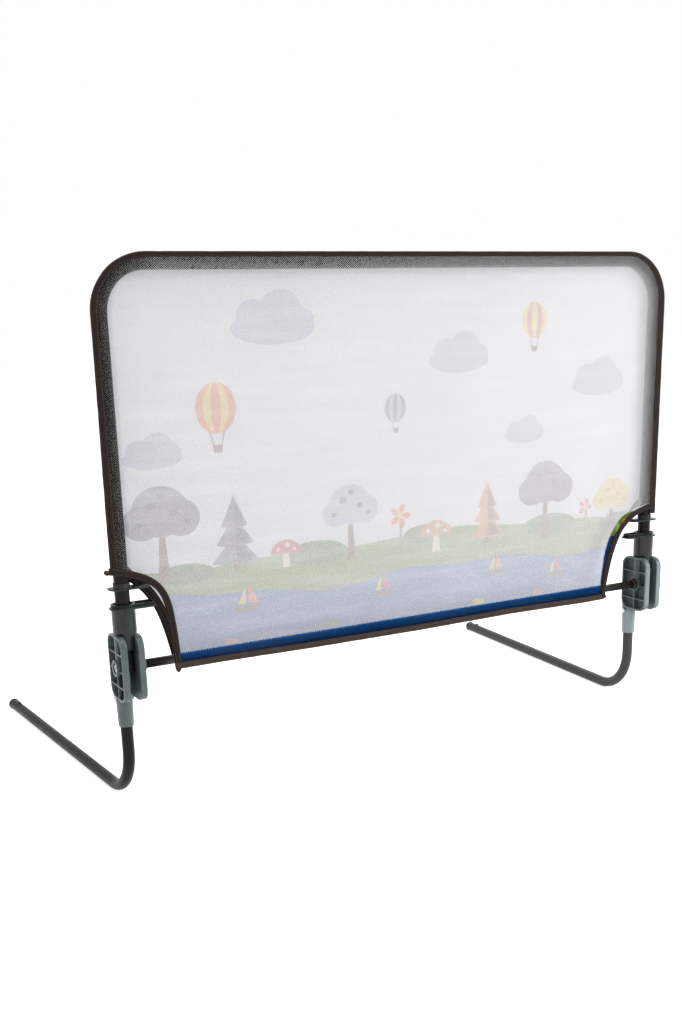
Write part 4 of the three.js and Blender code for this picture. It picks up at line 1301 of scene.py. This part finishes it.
def sewn_tape(name, stations, section, seed):
    """A tape along stations of (place, across, out), with small sewn waves; UVs run along it."""
    count = len(section)
    points, lengths, run = [], [], 0.0
    for k, (place, across, out) in enumerate(stations):
        if k:
            run += (place - stations[k - 1][0]).length
        lengths.append(run)
        swell = 1 + sewn_swell * noise.noise(Vector((run * swells_per_metre, seed, 0)))
        slide = sewn_slide * noise.noise(Vector((run * slides_per_metre, seed, 7)))
        points += [place + across * (a * swell + slide) + out * b * swell for a, b in section]
    faces = [
        (k * count + j, k * count + (j + 1) % count, (k + 1) * count + (j + 1) % count, (k + 1) * count + j)
        for k in range(len(stations) - 1) for j in range(count)
    ]
    last = (len(stations) - 1) * count
    faces += [tuple(range(count))[::-1], tuple(range(last, last + count))]
    piece = cloth_piece(name, points, faces, [(run, a) for run in lengths for a, _ in section])
    clear_selection()
    bpy.context.view_layer.objects.active = piece
    piece.select_set(True)
    bpy.ops.object.mode_set(mode="EDIT")
    return end_edit(piece, tape_edge_angle)


def frame_line(left_end, right_end):
    """Stations of the frame's centre line: place in X and Z, and the way outward."""
    up = evenly(np.array([(-upright_x, left_end), (-upright_x, corner_z)]), station_gap)[:-1]
    turns = np.linspace(0, math.pi / 2, 16)
    left = [((-corner_x - corner_radius * math.cos(a), corner_z + corner_radius * math.sin(a)),
             (-math.cos(a), math.sin(a))) for a in turns]
    right = [((corner_x + corner_radius * math.sin(a), corner_z + corner_radius * math.cos(a)),
              (math.sin(a), math.cos(a))) for a in turns]
    top = evenly(np.array([(-corner_x, top_height), (corner_x, top_height)]), station_gap)[1:-1]
    down = evenly(np.array([(upright_x, corner_z), (upright_x, right_end)]), station_gap)[1:]
    return ([(tuple(p), (-1.0, 0.0)) for p in up] + left + [(tuple(p), (0.0, 1.0)) for p in top]
            + right + [(tuple(p), (1.0, 0.0)) for p in down])


piping_stations = []
for (x, z), (ox, oz) in frame_line(piping_ends[-1], piping_ends[1]):
    outward, near = Vector((ox, 0, oz)), Vector((0, -1, 0))
    rise = smooth_step(z, side_foot, corner_z)
    on_left = np.multiply(piping_left, rise) + np.multiply(piping_left_foot, 1 - rise)
    beside = piping_right if ox > 0 else on_left
    inner_edge, outer_edge, nearer = np.multiply(beside, ox * ox) + np.multiply(piping_top, 1 - ox * ox)
    place = Vector((x, hinge_y, z)) + outward * (inner_edge + outer_edge) / 2 + near * nearer
    piping_stations.append((place, outward * (outer_edge - inner_edge) / piping_width, near))
piping = sewn_tape("edge_binding", piping_stations, tape_section(piping_width, piping_thickness), 5)


def woven_tape(name, dark, light, worn_tone, stitch_line):
    """Brown grosgrain tape: cross ribs, a fuzzy surface and a line of stitches along it."""
    finish, tree, shader = new_finish(name)
    place = cloth_place(tree)
    apart = add_node(tree, "ShaderNodeSeparateXYZ", Vector=place)
    ribs = calculated(tree, "SINE", calculated(tree, "MULTIPLY", apart.outputs[0], 2 * math.pi / rib_pitch))
    raised = calculated(tree, "MULTIPLY_ADD", ribs, 0.5, 0.5)
    fuzz = patterned(tree, place, 900.0, 2.0)
    worn = patterned(tree, place, 60.0, 4.0)
    colour = mixed_colour(tree, between(tree, fuzz, 0.3, 0.7, 0.0, 1.0), dark, light)
    lightened = mixed_colour(tree, between(tree, worn, 0.5, 0.8, 0.0, 0.4), colour, worn_tone)
    ribbed = mixed_colour(tree, between(tree, raised, 0.0, 1.0, 0.45, 0.0), lightened, tone(20, 16, 14))
    off_centre = calculated(tree, "ABSOLUTE", apart.outputs[1])
    off_line = calculated(tree, "ABSOLUTE", calculated(tree, "SUBTRACT", off_centre, stitch_line))
    on_line = between(tree, off_line, *stitch_edge, 1.0, 0.0)
    dashes = between(tree, calculated(tree, "SINE", calculated(
        tree, "MULTIPLY", apart.outputs[0], 2 * math.pi / stitch_pitch)), -0.5, -0.3, 0.0, 1.0)
    stitches = calculated(tree, "MULTIPLY", on_line, dashes)
    woven = bumped(tree, raised, 0.0002, 0.6)
    set_inputs(shader, Base_Color=mixed_colour(tree, stitches, ribbed, tone(84, 66, 56)),
               Roughness=between(tree, fuzz, 0.3, 0.7, 0.75, 0.95),
               Normal=bumped(tree, stitches, 0.0003, 0.7, woven),
               Sheen_Weight=0.05, Sheen_Roughness=0.5, Specular_IOR_Level=0.25)
    return finish


brown_tape = woven_tape("brown_grosgrain", tone(25, 15, 12), tone(38, 24, 19), tone(68, 48, 40), 0.0029)
piping.data.materials.append(brown_tape)
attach(piping, "rail")
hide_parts("piping_tape")

# Tape of the room side.
# The same brown tape, folded over the net and the facing along both cut-outs, and a paler,
# worn one over the pocket along the bottom, whose right end sticks out past the cut-out.
tape_thickness = 0.003
left_tape_width, right_tape_width, bottom_width = 0.0092, 0.008, 0.0086
tape_step = 0.004
near_tape_y = hinge_y - 0.0115
tip_y = near_tape_y - 0.0004
bottom_y = near_tape_y + 0.0005
tape_ends = {-1: (-0.4485, 0.3240), 1: (0.434, 0.3215)}  # upper ends, across and up
left_inward = 0.0006
tip_inward = 0.0005
tip_z = 0.1815
tip_heights = (0.0125, 0.0085, 0.0055, 0.003, 0.0012, 0.0)
bottom_z = 0.1892
bottom_sag = 0.0018
bottom_overhang = 0.0065


def plane_stations(line, y, out_sign=-1):
    """Stations of a tape that lies upright along the bed's side, for a line given across and up."""
    line = np.asarray(line, float)
    along = np.gradient(line, axis=0)
    along /= np.linalg.norm(along, axis=1)[:, None]
    return [
        (Vector((x, y, z)), Vector((-az, 0, ax)), Vector((0, out_sign, 0)))
        for (x, z), (ax, az) in zip(line, along)
    ]


def tapered(stations, first_shares, last_shares):
    """The stations with the tape's width times a share at each of the first and last ones."""
    made = list(stations)
    for order, shares in ((1, first_shares), (-1, last_shares)):
        for k, share in enumerate(shares):
            at = k if order == 1 else len(made) - 1 - k
            place, across, out = made[at]
            made[at] = (place, across * share, out * math.sqrt(share))
    return made


def room_side_tape(name, line, y, width, seed, last_shares, finish):
    """A tape of the room side along a line given across and up, drawn in at its far end."""
    stations = tapered(plane_stations(evenly(line, tape_step), y), (), last_shares)
    piece = sewn_tape(name, stations, tape_section(width, tape_thickness), seed)
    piece.data.materials.append(finish)
    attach(piece, "rail")
    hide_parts("edge_tape_near")
    return piece


left_x, right_x = -near_cuts[-1][0], near_cuts[1][0]
tip_line = np.array([(left_x + tip_inward, tip_z + rise) for rise in tip_heights])
left_line = np.vstack([[tape_ends[-1]], left_edge[1:-1] + (left_inward, 0.0),
                       (left_x + left_inward, near_foot), tip_line[:2]])
right_line_down = np.vstack([[tape_ends[1]], right_edge[1:-1], (right_x, near_foot),
                             (right_x, bottom_z - bottom_sag)])
# The bottom tape's places across, and how far it sags there.
bottom_sags = (
    (left_x, -0.0004), (left_x + 0.06, -0.0006), (-0.17, 0.0012), (0.0, 0.0018), (0.17, 0.0002),
    (0.3, 0.0022), (right_x, bottom_sag), (right_x + bottom_overhang, bottom_sag + 0.0003),
)
bottom_line = np.array([(x, bottom_z - sag) for x, sag in bottom_sags])
pale_tape = woven_tape("pale_grosgrain", tone(56, 44, 38), tone(76, 62, 54), tone(112, 97, 87), 0.0021)
left_tape = room_side_tape("cut_out_tape_near_left", left_line, near_tape_y, left_tape_width, 8,
                           (), brown_tape)
tape_tip = room_side_tape("tape_tip", tip_line, tip_y, left_tape_width, 11,
                          (0.25, 0.5, 0.75, 0.94), pale_tape)
right_tape = room_side_tape("cut_out_tape_near_right", right_line_down, near_tape_y, right_tape_width, 9,
                            (0.8,), brown_tape)
bottom_tape = room_side_tape("bottom_tape", bottom_line, bottom_y, bottom_width, 10,
                             (0.35, 0.75), pale_tape)

# The left tape's free end beside the upright is rolled up and sewn.
roll_x, roll_z = -0.4510, 0.3228
roll_radius = 0.0018
roll_thickness = 0.0028
roll_width = 0.006
roll_turns = np.linspace(0.2, 2 * math.pi - 0.1, 22)
roll_stations = [
    (Vector((roll_x + roll_radius * math.cos(a), near_tape_y, roll_z + roll_radius * math.sin(a))),
     Vector((0, 1, 0)), Vector((math.cos(a), 0, math.sin(a)))) for a in roll_turns
]
tape_roll = sewn_tape("tape_end_roll", roll_stations, tape_section(roll_width, roll_thickness), 14)
tape_roll.data.materials.append(brown_tape)
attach(tape_roll, "rail")
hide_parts("edge_tape_near")

# Tapes of the bed side.
# Brown tape folded over the printed panel's cut-outs beside the uprights.
far_tape_width = 0.0135
far_inward = 0.0025
far_tape_y = hinge_y + 0.0112
far_tape_step = 0.005
far_tape_start = (1.5, 1.5, 1.5, 1.45, 1.4, 1.3, 1.2, 1.1)  # wider where they start
for side, sign in sides.items():
    line = evenly(shifted(far_edges[sign][1:], -sign * far_inward), far_tape_step)
    stations = tapered(plane_stations(line, far_tape_y, 1), far_tape_start, ())
    piece = sewn_tape("cut_out_tape_far_" + side, stations,
                      tape_section(far_tape_width, tape_thickness), 12 + sign)
    piece.data.materials.append(brown_tape)
    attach(piece, "rail")
    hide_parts("edge_tape_far_" + side)


bpy.context.scene.view_settings.view_transform = "Standard"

----

*Problem statement*
Reproduce verbatim only this range: the first line of the material through the line that contains "p in down])", inclusive.

*Answer to this exercise*
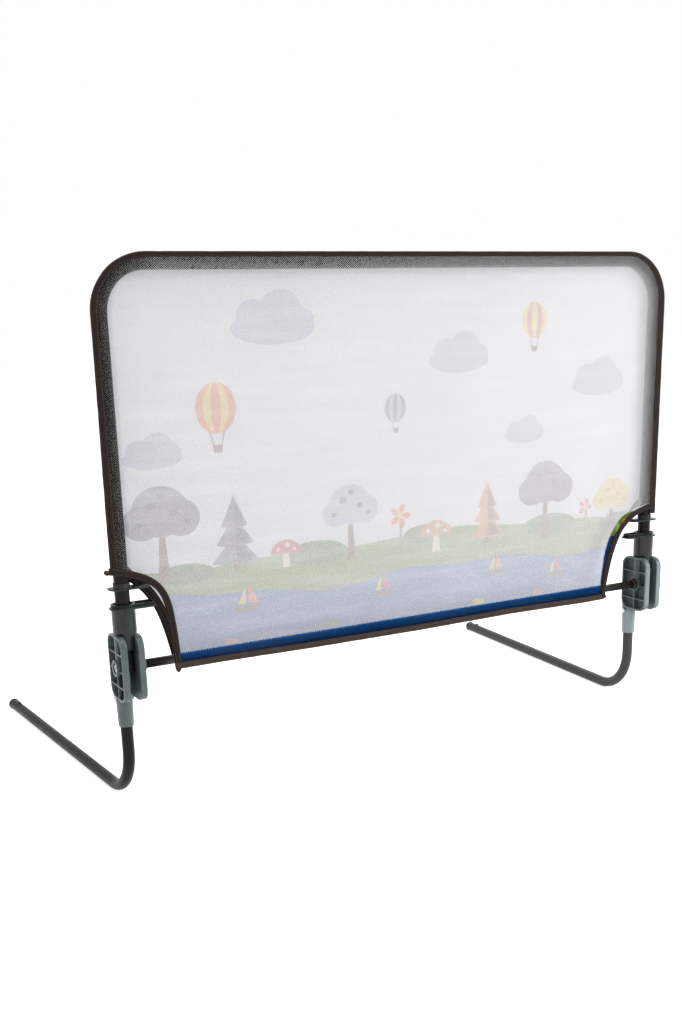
Write part 4 of the three.js and Blender code for this picture. It picks up at line 1301 of scene.py. This part finishes it.
def sewn_tape(name, stations, section, seed):
    """A tape along stations of (place, across, out), with small sewn waves; UVs run along it."""
    count = len(section)
    points, lengths, run = [], [], 0.0
    for k, (place, across, out) in enumerate(stations):
        if k:
            run += (place - stations[k - 1][0]).length
        lengths.append(run)
        swell = 1 + sewn_swell * noise.noise(Vector((run * swells_per_metre, seed, 0)))
        slide = sewn_slide * noise.noise(Vector((run * slides_per_metre, seed, 7)))
        points += [place + across * (a * swell + slide) + out * b * swell for a, b in section]
    faces = [
        (k * count + j, k * count + (j + 1) % count, (k + 1) * count + (j + 1) % count, (k + 1) * count + j)
        for k in range(len(stations) - 1) for j in range(count)
    ]
    last = (len(stations) - 1) * count
    faces += [tuple(range(count))[::-1], tuple(range(last, last + count))]
    piece = cloth_piece(name, points, faces, [(run, a) for run in lengths for a, _ in section])
    clear_selection()
    bpy.context.view_layer.objects.active = piece
    piece.select_set(True)
    bpy.ops.object.mode_set(mode="EDIT")
    return end_edit(piece, tape_edge_angle)


def frame_line(left_end, right_end):
    """Stations of the frame's centre line: place in X and Z, and the way outward."""
    up = evenly(np.array([(-upright_x, left_end), (-upright_x, corner_z)]), station_gap)[:-1]
    turns = np.linspace(0, math.pi / 2, 16)
    left = [((-corner_x - corner_radius * math.cos(a), corner_z + corner_radius * math.sin(a)),
             (-math.cos(a), math.sin(a))) for a in turns]
    right = [((corner_x + corner_radius * math.sin(a), corner_z + corner_radius * math.cos(a)),
              (math.sin(a), math.cos(a))) for a in turns]
    top = evenly(np.array([(-corner_x, top_height), (corner_x, top_height)]), station_gap)[1:-1]
    down = evenly(np.array([(upright_x, corner_z), (upright_x, right_end)]), station_gap)[1:]
    return ([(tuple(p), (-1.0, 0.0)) for p in up] + left + [(tuple(p), (0.0, 1.0)) for p in top]
            + right + [(tuple(p), (1.0, 0.0)) for p in down])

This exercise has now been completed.